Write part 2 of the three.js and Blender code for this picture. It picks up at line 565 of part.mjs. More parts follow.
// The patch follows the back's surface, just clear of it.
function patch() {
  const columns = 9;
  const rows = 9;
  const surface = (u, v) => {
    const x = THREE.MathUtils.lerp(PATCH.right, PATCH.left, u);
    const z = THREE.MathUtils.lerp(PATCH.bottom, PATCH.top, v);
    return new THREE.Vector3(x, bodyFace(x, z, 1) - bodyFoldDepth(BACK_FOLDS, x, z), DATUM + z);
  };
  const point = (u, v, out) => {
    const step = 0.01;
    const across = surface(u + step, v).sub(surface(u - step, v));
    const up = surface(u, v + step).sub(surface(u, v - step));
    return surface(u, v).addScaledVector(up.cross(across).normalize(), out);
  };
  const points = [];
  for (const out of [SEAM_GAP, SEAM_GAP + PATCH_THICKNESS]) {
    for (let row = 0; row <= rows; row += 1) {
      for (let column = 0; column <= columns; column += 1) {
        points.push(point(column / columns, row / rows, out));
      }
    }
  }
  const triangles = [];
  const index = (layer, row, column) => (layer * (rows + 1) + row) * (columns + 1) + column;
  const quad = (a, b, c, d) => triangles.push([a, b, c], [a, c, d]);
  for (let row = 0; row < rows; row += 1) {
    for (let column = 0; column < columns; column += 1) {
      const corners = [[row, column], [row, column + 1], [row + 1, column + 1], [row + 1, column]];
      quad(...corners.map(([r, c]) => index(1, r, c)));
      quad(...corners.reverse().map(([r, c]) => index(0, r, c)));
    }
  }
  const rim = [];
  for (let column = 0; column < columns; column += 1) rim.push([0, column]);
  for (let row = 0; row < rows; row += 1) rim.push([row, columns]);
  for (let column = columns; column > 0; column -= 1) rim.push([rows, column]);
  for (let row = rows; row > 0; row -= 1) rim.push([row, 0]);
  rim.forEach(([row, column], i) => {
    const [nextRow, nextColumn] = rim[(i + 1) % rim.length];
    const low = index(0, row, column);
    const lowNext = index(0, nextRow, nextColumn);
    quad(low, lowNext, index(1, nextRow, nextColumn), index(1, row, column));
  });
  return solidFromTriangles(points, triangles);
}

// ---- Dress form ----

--

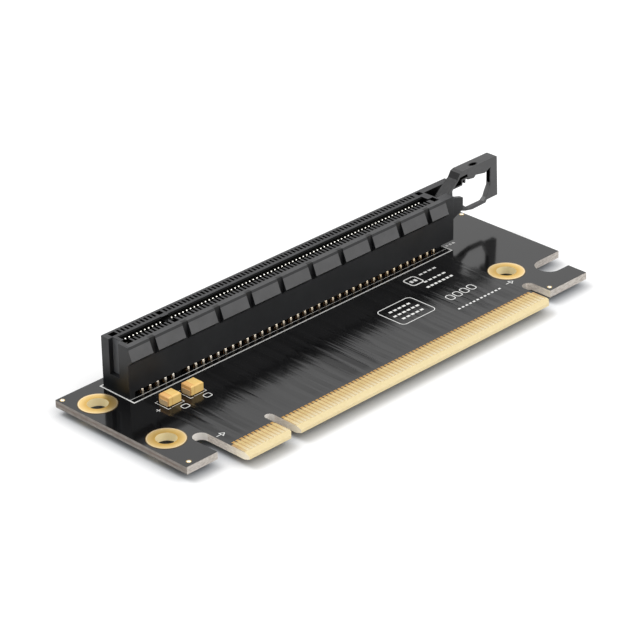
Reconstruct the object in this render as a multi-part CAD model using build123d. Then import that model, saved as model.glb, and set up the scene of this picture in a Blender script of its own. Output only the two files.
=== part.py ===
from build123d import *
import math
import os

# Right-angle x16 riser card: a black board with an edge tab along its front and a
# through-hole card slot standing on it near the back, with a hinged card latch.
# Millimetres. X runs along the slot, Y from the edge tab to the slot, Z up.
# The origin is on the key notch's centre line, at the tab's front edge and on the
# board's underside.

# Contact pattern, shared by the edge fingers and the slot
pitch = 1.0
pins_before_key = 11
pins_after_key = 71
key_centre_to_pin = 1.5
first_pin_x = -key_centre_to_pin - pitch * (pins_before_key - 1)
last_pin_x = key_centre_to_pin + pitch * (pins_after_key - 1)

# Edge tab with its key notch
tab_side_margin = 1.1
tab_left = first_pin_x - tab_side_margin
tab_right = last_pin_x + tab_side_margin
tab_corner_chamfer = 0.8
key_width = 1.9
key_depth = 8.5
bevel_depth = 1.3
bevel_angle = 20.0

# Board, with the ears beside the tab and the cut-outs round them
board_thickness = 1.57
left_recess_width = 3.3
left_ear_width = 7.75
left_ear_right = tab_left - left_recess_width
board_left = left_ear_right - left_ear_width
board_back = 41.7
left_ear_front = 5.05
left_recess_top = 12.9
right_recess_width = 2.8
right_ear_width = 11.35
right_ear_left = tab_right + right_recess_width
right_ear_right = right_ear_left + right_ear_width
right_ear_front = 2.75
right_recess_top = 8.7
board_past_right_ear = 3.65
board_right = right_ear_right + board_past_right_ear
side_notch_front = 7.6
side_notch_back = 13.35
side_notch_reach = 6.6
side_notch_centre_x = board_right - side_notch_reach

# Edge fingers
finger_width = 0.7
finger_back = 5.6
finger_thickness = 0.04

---

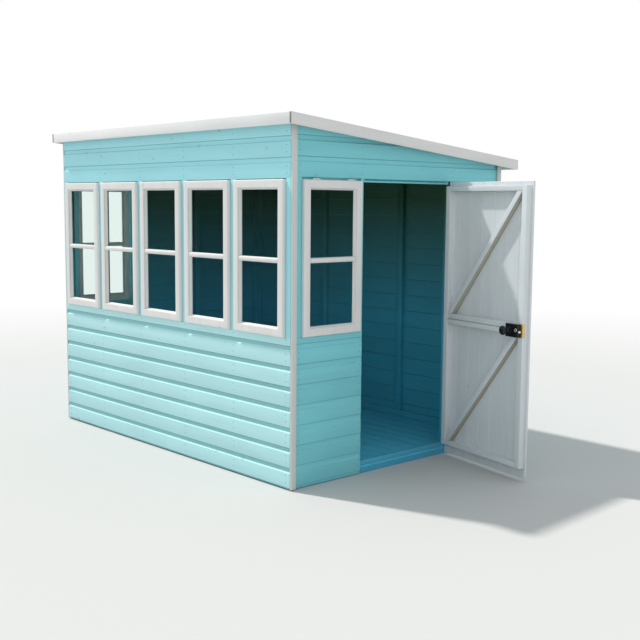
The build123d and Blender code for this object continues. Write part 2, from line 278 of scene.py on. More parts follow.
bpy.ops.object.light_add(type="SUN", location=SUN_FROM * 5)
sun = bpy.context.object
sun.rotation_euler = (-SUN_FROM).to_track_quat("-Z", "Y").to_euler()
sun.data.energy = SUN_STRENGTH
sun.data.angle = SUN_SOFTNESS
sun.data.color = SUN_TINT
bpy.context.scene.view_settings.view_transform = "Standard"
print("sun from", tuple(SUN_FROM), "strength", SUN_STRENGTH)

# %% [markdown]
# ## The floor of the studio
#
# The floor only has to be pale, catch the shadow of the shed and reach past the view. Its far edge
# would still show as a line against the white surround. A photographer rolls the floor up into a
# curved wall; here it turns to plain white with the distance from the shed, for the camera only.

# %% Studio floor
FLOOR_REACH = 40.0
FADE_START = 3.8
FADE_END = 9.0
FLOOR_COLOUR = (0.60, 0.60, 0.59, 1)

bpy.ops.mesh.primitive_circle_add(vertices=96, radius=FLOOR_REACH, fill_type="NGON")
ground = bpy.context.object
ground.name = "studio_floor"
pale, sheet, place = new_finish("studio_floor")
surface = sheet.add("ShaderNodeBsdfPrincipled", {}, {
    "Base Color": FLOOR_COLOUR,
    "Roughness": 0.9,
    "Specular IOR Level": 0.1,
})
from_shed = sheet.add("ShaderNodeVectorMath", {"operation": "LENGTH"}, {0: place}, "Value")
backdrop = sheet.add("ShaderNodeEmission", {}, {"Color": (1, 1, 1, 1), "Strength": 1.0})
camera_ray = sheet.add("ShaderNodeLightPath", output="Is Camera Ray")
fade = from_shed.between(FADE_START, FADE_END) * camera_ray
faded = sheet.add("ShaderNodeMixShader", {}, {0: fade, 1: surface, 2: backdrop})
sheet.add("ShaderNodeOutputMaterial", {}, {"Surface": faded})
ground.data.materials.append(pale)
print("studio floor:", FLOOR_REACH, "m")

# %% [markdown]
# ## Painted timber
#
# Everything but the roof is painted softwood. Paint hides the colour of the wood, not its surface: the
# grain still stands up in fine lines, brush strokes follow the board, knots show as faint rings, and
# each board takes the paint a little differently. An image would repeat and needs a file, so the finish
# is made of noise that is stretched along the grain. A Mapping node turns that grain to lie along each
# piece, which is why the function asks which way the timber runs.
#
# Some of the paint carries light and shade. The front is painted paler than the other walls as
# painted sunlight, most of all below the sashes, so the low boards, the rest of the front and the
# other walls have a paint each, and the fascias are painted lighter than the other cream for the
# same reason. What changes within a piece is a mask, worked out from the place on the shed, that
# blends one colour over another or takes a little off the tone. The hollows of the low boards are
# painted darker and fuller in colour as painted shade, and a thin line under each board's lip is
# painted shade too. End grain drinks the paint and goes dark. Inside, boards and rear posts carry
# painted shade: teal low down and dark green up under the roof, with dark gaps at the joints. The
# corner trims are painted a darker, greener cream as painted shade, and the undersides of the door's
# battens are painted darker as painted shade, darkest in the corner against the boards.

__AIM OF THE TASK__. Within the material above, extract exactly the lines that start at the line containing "The build123d and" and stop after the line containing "FLOOR_COLOUR = (0.60, 0.60, 0.59, 1)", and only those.

__OUTPUT FOR THIS TASK__.
The build123d and Blender code for this object continues. Write part 2, from line 278 of scene.py on. More parts follow.
bpy.ops.object.light_add(type="SUN", location=SUN_FROM * 5)
sun = bpy.context.object
sun.rotation_euler = (-SUN_FROM).to_track_quat("-Z", "Y").to_euler()
sun.data.energy = SUN_STRENGTH
sun.data.angle = SUN_SOFTNESS
sun.data.color = SUN_TINT
bpy.context.scene.view_settings.view_transform = "Standard"
print("sun from", tuple(SUN_FROM), "strength", SUN_STRENGTH)

# %% [markdown]
# ## The floor of the studio
#
# The floor only has to be pale, catch the shadow of the shed and reach past the view. Its far edge
# would still show as a line against the white surround. A photographer rolls the floor up into a
# curved wall; here it turns to plain white with the distance from the shed, for the camera only.

# %% Studio floor
FLOOR_REACH = 40.0
FADE_START = 3.8
FADE_END = 9.0
FLOOR_COLOUR = (0.60, 0.60, 0.59, 1)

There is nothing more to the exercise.